By Savvy Soumya Misra
Published: Thursday 31 January 2008

Looks can be deceptive in sele (Credit: USDA)2008 has been declared the year of the potato by the un. You can expect lots of new research projects, films and exhibitions on one of the most important staple crops. Over the years, breeders have used physical features or morphology of the plant to select varieties for different uses: human consumption, industrial processing or feeding animals. Scientists at the University of Wisconsin, usa, suggest the potato (Solanum tuberosum) be divided into four species. They reason this will help breeders be more specific in their selections, thereby paving the way for more vigorous varieties.

The potato's centre of origin is in and around Peru in South America, from where it has spread across the world over the past five centuries. David Spooner and colleagues at the horticulture department at Wisconsin have been conducting research on the species boundaries and evolutionary history of wild and cultivated potatoes.

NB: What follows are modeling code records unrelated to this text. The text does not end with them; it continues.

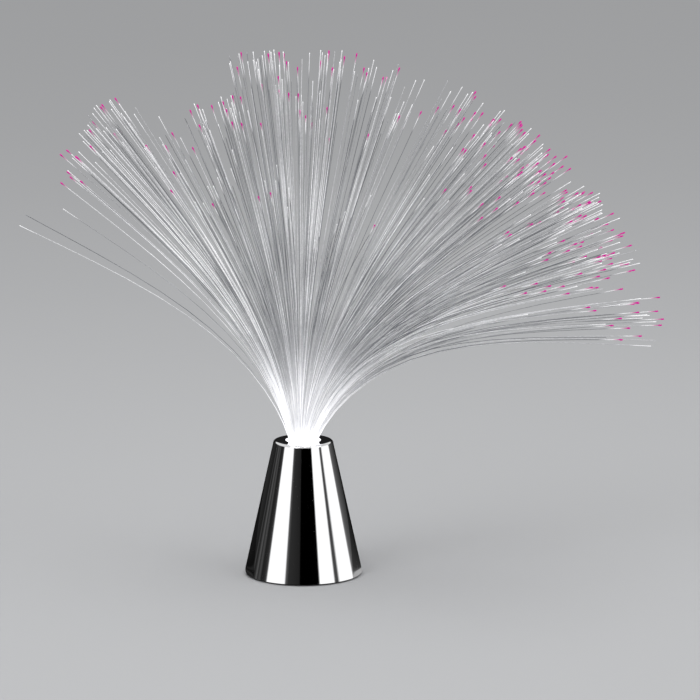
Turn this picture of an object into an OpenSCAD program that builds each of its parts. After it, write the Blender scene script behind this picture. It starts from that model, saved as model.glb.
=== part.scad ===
// Fibre optic lamp: a chromed cone that holds cells, a switch and three colour-changing
// lamps, with a loose spray of optical fibres standing in a socket at its top.
// The origin is the centre of the foot ring on the surface it stands on, and +Z is up.

/* [Base cone] */
// Diameter of the cone at its foot
base_d = 78; // [74:1:86]
// Diameter of the cone at its top rim
top_d = 39; // [36:1:46]
// Height of the top rim above the surface
base_h = 90; // [84:1:104]
// Thickness of the cone's wall
wall = 2; // [1.6:0.1:2.4]
// Thickness of the cone's top
top_wall = 2.6; // [2:0.1:3.4]
// Radius of the rounded top rim
rim_r = 2; // [1:0.25:3]
// Thickness of the ribs and webs inside the cone
rib_t = 1.4; // [1:0.1:2]

/* [Foot] */
// Distance from the surface to the lower edge of the cone
foot_h = 1.2; // [0.8:0.1:2]
// Width of the rubber foot ring
foot_ring_w = 2.4; // [1.8:0.1:2.6]
// Width of the plate's edge outside the foot ring
foot_edge = 1.2; // [1:0.1:1.5]
// Depth of the groove that holds the foot ring
foot_groove = 0.8; // [0.6:0.1:1]

/* [Base plate] */
// Thickness of the base plate
plate_t = 2.4; // [2.2:0.1:3]
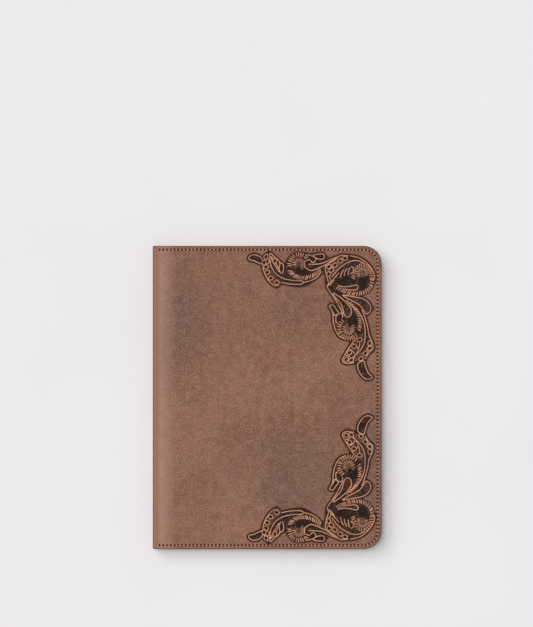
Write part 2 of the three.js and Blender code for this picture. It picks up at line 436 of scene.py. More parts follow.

Why a new classification? Almost 5,000 potato varieties are cultivated worldwide; 3,000 of these in the Andes mountains alone. Then there are are 200 wild varieties. While selection and breeding based on physical characteristics is enough for farmers, it is not enough for scientific classification. "Morphology is a poor character to define most species or cultivar groups," writes the Wisconsin team in its paper in the journal PNAS (December 4, 2007). There should be an elaborate classification to distinguish the genetic traits of different varieties. At present, scientists count the number of similar chromosome sets--chromosomes come in sets of different numbers like two (diploid) or four (tetraploid)--in a cell of one variety to distinguish it from another. This is called the ploidy, a simplistic approach to identify varieties into broad categories. But chromosome numbers for most cultivated potato varieties are not available, making this approach unreliable. "Ploidy has been of great importance in the classification of cultivated potatoes but our results show so many exceptions that it is a poor character to define gene pools," the paper says.

The way out, they suggest, is the genomic approach: instead of only counting the chromosome sets, it requires identification of the smaller components of chromosomes called 'bases'. They also propose cultivated potatoes be reclassified into four species because there is much confusion in identifying potato varieties collected over three decades even at the International Potato Center in Lima, Peru. "Potato gene banks are in great need of an integrated and comprehensive programme ... Such a multicomponent system will serve the breeding community much better than the unstable traditional classifications."

K R Dhiman, head of India's Central Potato Research Station at Kufri, Himachal Pradesh, believes Spooner's proposal should be used to supplement existing methods: "It promotes a molecular or a genetic basis to determine the dissimilarities in the genes between and within species. It will improve breeding practices."